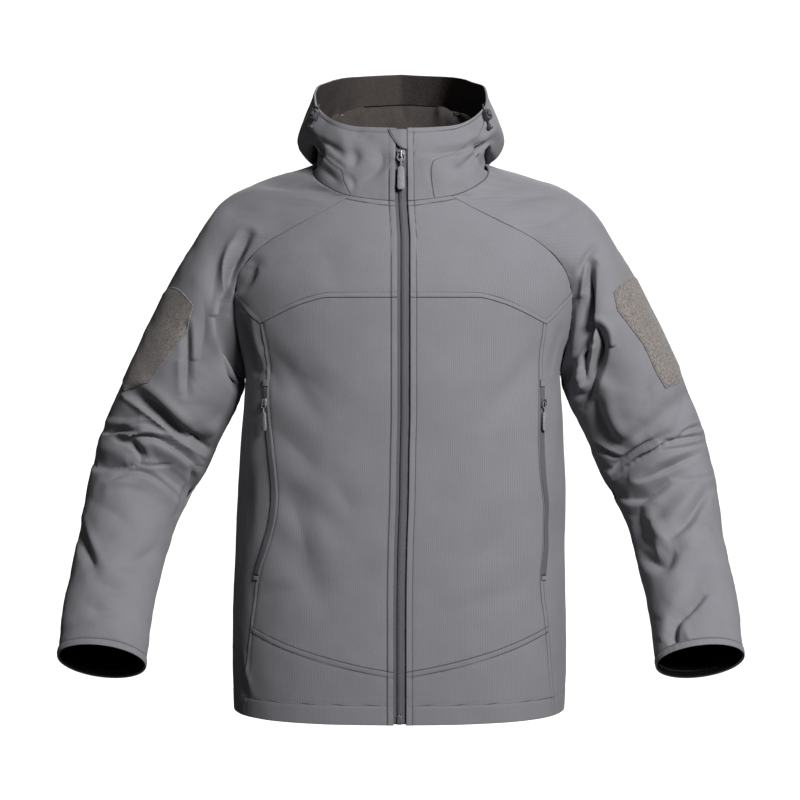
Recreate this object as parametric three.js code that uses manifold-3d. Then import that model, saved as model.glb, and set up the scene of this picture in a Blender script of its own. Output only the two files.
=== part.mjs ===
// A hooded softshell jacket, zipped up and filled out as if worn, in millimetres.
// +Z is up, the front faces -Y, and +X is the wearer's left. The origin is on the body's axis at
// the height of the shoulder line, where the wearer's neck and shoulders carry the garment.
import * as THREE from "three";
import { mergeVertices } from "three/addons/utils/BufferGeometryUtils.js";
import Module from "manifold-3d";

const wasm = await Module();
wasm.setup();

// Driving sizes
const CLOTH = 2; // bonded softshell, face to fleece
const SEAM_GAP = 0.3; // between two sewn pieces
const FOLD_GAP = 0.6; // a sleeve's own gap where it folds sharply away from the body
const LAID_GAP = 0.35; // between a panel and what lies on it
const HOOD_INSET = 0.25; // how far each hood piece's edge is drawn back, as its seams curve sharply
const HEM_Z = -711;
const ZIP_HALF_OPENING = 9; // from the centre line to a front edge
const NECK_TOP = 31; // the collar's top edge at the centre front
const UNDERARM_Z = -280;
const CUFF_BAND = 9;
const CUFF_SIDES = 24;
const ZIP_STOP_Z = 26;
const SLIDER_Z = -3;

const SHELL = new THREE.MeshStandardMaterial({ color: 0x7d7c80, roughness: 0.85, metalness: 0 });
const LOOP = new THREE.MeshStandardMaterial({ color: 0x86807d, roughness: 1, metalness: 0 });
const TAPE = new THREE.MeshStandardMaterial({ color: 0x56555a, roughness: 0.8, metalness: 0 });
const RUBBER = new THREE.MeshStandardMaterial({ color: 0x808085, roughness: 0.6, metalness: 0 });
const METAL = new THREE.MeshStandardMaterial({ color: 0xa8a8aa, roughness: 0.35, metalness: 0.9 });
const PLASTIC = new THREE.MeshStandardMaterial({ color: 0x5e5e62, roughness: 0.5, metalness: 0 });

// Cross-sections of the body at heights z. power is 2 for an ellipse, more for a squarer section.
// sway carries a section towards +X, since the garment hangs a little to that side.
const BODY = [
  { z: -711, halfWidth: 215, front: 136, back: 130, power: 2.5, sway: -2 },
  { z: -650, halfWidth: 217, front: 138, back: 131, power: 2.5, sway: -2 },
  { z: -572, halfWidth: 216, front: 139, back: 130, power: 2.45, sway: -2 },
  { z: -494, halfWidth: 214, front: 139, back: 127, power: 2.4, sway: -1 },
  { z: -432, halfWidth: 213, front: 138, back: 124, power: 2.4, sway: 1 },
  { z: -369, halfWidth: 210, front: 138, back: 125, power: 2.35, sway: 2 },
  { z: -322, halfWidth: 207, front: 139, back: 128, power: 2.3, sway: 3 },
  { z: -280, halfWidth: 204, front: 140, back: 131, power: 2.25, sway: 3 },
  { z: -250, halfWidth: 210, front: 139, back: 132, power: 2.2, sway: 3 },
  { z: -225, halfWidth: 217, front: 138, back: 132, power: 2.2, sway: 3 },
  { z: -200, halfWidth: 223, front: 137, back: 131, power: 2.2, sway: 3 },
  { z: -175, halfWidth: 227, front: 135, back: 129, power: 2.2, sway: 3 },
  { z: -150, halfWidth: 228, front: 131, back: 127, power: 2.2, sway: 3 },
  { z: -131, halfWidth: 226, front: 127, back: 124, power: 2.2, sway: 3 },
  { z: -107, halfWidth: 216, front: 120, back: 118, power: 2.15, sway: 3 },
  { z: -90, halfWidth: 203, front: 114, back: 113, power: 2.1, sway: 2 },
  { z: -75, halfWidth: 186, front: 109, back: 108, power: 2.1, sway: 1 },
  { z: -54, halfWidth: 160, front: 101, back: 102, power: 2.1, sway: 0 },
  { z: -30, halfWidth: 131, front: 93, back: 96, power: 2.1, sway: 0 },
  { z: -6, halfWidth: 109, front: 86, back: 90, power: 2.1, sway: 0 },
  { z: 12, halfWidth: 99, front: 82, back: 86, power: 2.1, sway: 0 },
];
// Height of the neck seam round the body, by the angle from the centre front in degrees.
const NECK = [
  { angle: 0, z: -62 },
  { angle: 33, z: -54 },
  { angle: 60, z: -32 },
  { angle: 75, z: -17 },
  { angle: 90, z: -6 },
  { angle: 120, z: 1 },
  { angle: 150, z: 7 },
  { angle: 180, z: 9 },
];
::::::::
• Exercise objective: Reproduce, please, the lines of the material from its first line down to the line containing "const SLIDER_Z = -3;", keeping both ends and nothing beyond them.

• Full answer:
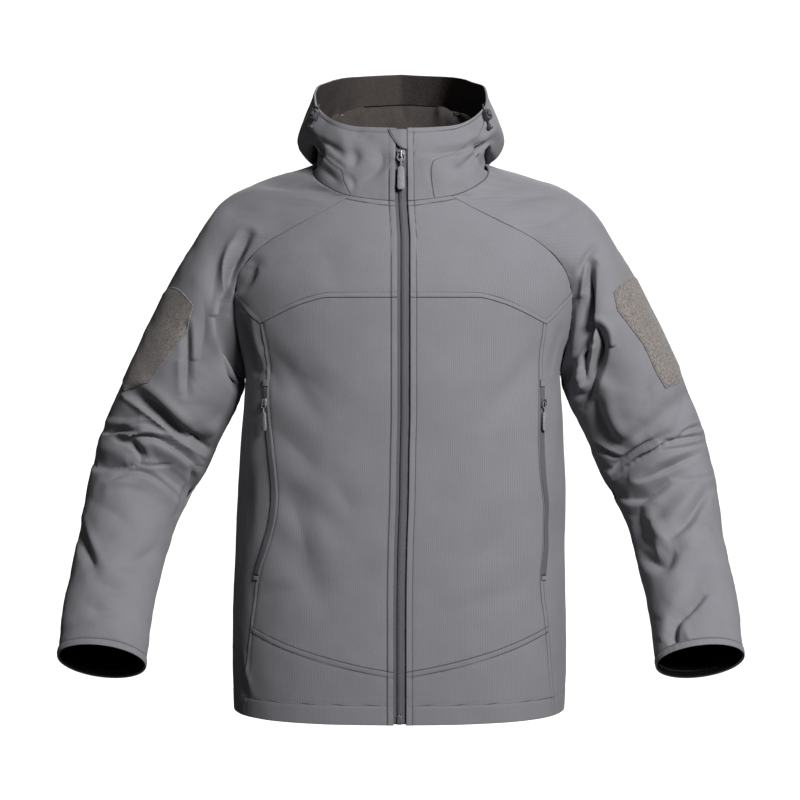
Recreate this object as parametric three.js code that uses manifold-3d. Then import that model, saved as model.glb, and set up the scene of this picture in a Blender script of its own. Output only the two files.
=== part.mjs ===
// A hooded softshell jacket, zipped up and filled out as if worn, in millimetres.
// +Z is up, the front faces -Y, and +X is the wearer's left. The origin is on the body's axis at
// the height of the shoulder line, where the wearer's neck and shoulders carry the garment.
import * as THREE from "three";
import { mergeVertices } from "three/addons/utils/BufferGeometryUtils.js";
import Module from "manifold-3d";

const wasm = await Module();
wasm.setup();

// Driving sizes
const CLOTH = 2; // bonded softshell, face to fleece
const SEAM_GAP = 0.3; // between two sewn pieces
const FOLD_GAP = 0.6; // a sleeve's own gap where it folds sharply away from the body
const LAID_GAP = 0.35; // between a panel and what lies on it
const HOOD_INSET = 0.25; // how far each hood piece's edge is drawn back, as its seams curve sharply
const HEM_Z = -711;
const ZIP_HALF_OPENING = 9; // from the centre line to a front edge
const NECK_TOP = 31; // the collar's top edge at the centre front
const UNDERARM_Z = -280;
const CUFF_BAND = 9;
const CUFF_SIDES = 24;
const ZIP_STOP_Z = 26;
const SLIDER_Z = -3;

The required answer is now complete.